The structure is of reinforced concrete, the exterior being of granite and Bedford stone with tan brick paneling.
The visitor to the place is at once impressed with the roominess and finish of the showroom at the front of the ground floor. It is 100 by 60 feet, the paneling being of gumwood and the ornamental ceiling painted white. Columns supporting the second floor are of clair tavernelle marble with verde antique bases. Pink Tennessee marble is used for the flooring and for the staircase leading to the second floor. Rest rooms and a passenger elevator complete the first floor front.
Wide doors at the rear of the storeroom lead to the big retail service department in the rear.
The front portion of the second floor is devoted to the executive offices. There are seven of these comfortable, well lighted and ventilated rooms. The walls are painted an easy tan, the ceilings being white. The woodwork is in oak finish while the furniture is of walnut. The comfortable chairs are upholstered in blue leather. The floors are of rubber mosaic pattern. The lobby to this floor has gumwood panels. The electrical fixtures are white and gilt.
The rear of the second floor is given over to the parts department. Here about $300,000 of spare parts is on hand ready to serve customers expeditiously.
The third and fourth floors will be used for the time being for the storing of new cars. Later other departments will likely be located there.
The fifth floor contains facilities for heavy repair work, the latest equipment for doing all kinds of repair work having been installed.
TESTS ON ROOF
The roof has been prepared for use in testing cars. This department was formerly located in the firm’s building on West Second street behind the P & N freight depot.
In addition to the passenger elevator, two freight elevators run from the bottom to the top of the building. They are all Otis made. In addition dumb waiters have been installed.
The Rockwood sprinkler system gives adequate protection from fires to the building. A tank holding 30,000 gallons of water is atop the structure.
NEW MODELS SHOWN
Many visitors went to the garage yesterday to inspect it and view the latest models of Buicks. They expressed great admiration for the completeness and attractiveness of the building and evidenced much interest in the cars. A number of improvements in the mechanics of the machines have been made, this being the first showing here.
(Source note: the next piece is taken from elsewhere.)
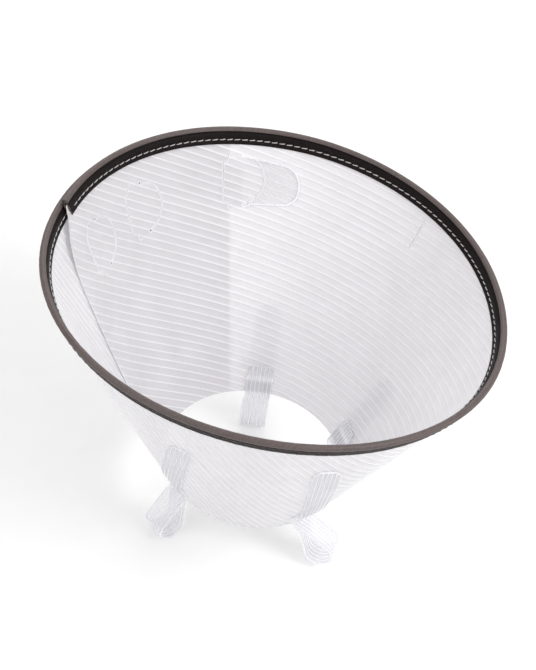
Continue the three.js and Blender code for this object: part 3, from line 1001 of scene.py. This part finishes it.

Substantial reductions in prices have been made.
C.C. Coddington, head of the corporation bearing his name, and Lee A. Folger, vice-president, entered the automobile business at Charlotte in 1909. The next year the sale of Buicks was so satisfactory that he was forced to move into a larger building on South Church street from his West Trade street location. In 1916 the plant was again found crowded and they built for their needs the garage at 432 West Trade street, just vacated. That building is now the property of J.H. Cutter.
C.C. Coddington, Inc. is distributor of the Buick automobile for the two Carolinas, having dealers throughout the state.